_THE EXERCISE:_
All entries must be extracted exactly, with nothing added or dropped.

_DATASET EXTRACT:_
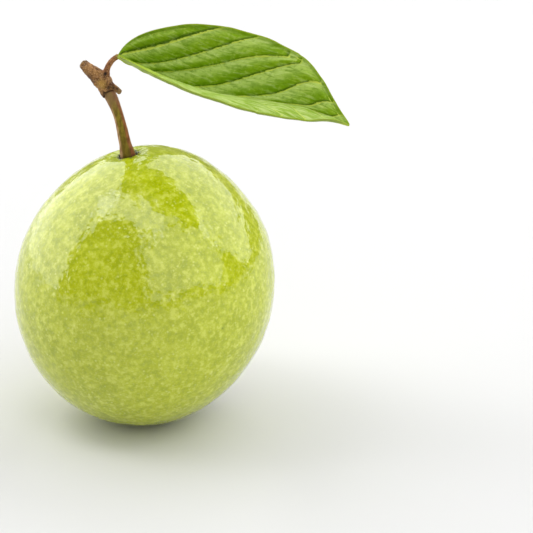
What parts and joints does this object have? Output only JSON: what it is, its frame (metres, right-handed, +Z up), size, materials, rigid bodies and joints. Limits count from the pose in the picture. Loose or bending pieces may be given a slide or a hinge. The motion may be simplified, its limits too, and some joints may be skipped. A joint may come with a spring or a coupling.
{
  "type": "guava",
  "caption": "Whole pale green guava with a slender curved stalk, a stub of brown twig and one broad quilted leaf, resting on the skin beside its calyx.",
  "frame": {"origin": "centre of the small flat spot under the fruit that it rests on, on the ground plane", "axes": "+Z up, leaf reaching toward +X and a little toward -Y, the picture taken from -Y"},
  "size_m": [0.1134, 0.0896, 0.1432],
  "materials": {
    "skin": "waxy yellow-green fruit skin",
    "calyx": "dull fleshy green",
    "dry_flower": "dry, rough brown",
    "stalk": "dull olive and tan",
    "bark": "rough brown bark",
    "leaf": "satin green leaf"
  },
  "bodies": {
    "root": {"fruit": "skin", "calyx": "calyx", "floral_disc": "dry_flower", "fruit_stalk": "stalk", "twig": "bark", "leaf": "leaf"}
  },
  "joints": []
}
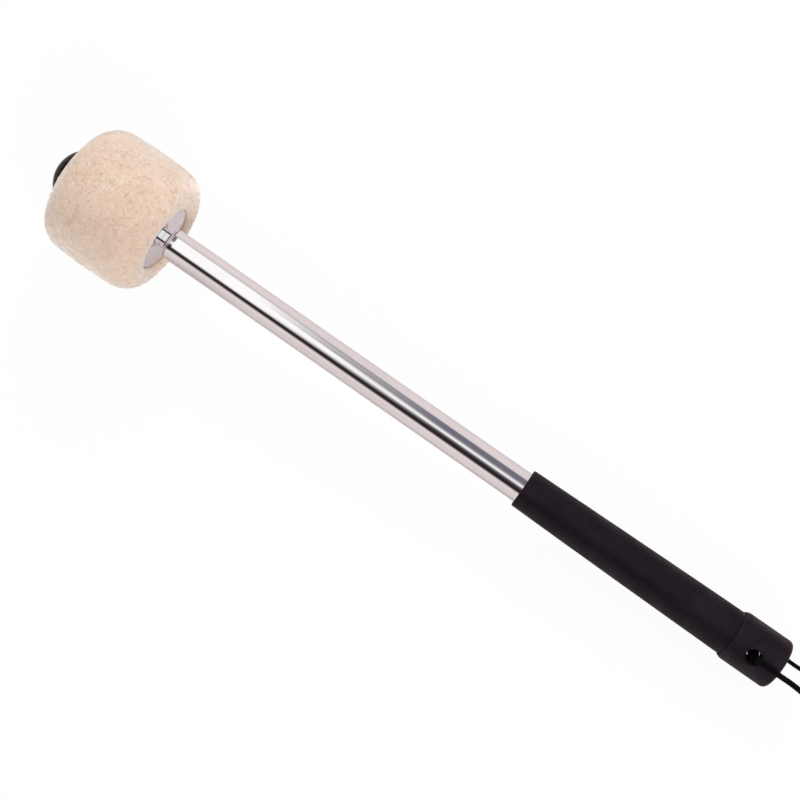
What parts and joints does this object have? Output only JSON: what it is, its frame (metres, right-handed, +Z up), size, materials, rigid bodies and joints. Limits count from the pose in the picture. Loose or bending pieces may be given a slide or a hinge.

_SOLVED EXERCISE:_
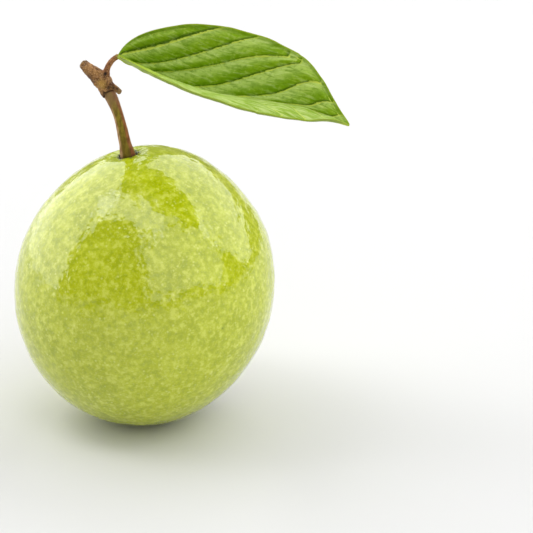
What parts and joints does this object have? Output only JSON: what it is, its frame (metres, right-handed, +Z up), size, materials, rigid bodies and joints. Limits count from the pose in the picture. Loose or bending pieces may be given a slide or a hinge. The motion may be simplified, its limits too, and some joints may be skipped. A joint may come with a spring or a coupling.
{
  "type": "guava",
  "caption": "Whole pale green guava with a slender curved stalk, a stub of brown twig and one broad quilted leaf, resting on the skin beside its calyx.",
  "frame": {"origin": "centre of the small flat spot under the fruit that it rests on, on the ground plane", "axes": "+Z up, leaf reaching toward +X and a little toward -Y, the picture taken from -Y"},
  "size_m": [0.1134, 0.0896, 0.1432],
  "materials": {
    "skin": "waxy yellow-green fruit skin",
    "calyx": "dull fleshy green",
    "dry_flower": "dry, rough brown",
    "stalk": "dull olive and tan",
    "bark": "rough brown bark",
    "leaf": "satin green leaf"
  },
  "bodies": {
    "root": {"fruit": "skin", "calyx": "calyx", "floral_disc": "dry_flower", "fruit_stalk": "stalk", "twig": "bark", "leaf": "leaf"}
  },
  "joints": []
}
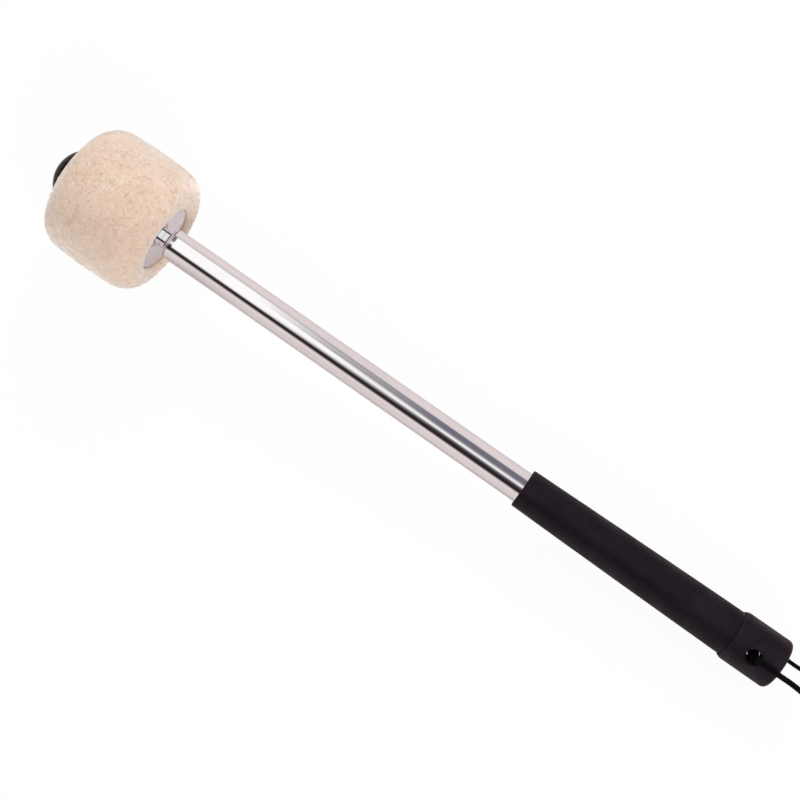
What parts and joints does this object have? Output only JSON: what it is, its frame (metres, right-handed, +Z up), size, materials, rigid bodies and joints. Limits count from the pose in the picture. Loose or bending pieces may be given a slide or a hinge.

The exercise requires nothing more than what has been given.